All these points were learned by trial and error, by people who were making money for the service provided. Yet, the important thing was that people learned what was being presented.
I was called by my old friend “the best instructor the company ever had.” Maybe he said that to all the previous instructors, but then, I had been taught those techniques by instruction development experts long before, and I was used to absorbing new industrial techniques rapidly. It became natural to me once I understood how the pieces were placed together and why.
But then, when the company expanded to such things as galvanizing lines, heat treating lines and aluminum melters, I knew how to organize the information and expand the company expertise in teaching new topics that we had never dealt with before, without calling in subject matter experts. Really, that is what made the latter years more fun.
The Bricmont Method is not really being used fully anymore. The company was sold and almost all the employees laid off over the years. Although an instructional designer might yawn over this post, I did not want the hard work to be lost, the work that made Bricmont a “training company” for many years before becoming a design and build company.

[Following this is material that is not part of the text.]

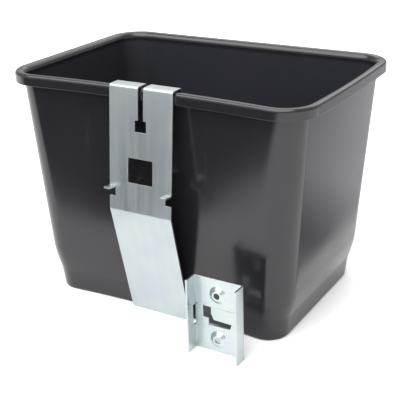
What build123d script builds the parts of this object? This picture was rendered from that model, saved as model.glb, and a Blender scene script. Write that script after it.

I developed more “war stories” over twenty years from teaching people from five continents (only going to three of them). The company had work in South America, but no training jobs while I worked there. As one boss of mine said, the operators that we were teaching would become, if they were not already, the expert on their furnaces, but having experience around the world, we were “furnace experts.”
What Bricmont taught, for the most part, was what the steel company management already new. But there is a funny thing between management and the hourly workers. They may know most of what I taught, but the hourly workers often listened to me while they thought their boss to be an idiot. The smart bosses were those that realized that it did not matter who said it, as long as their operations improved, and they spent less time fixing the furnace.
I tip my hat to all who went before me, the ones that blazed the trail that I followed.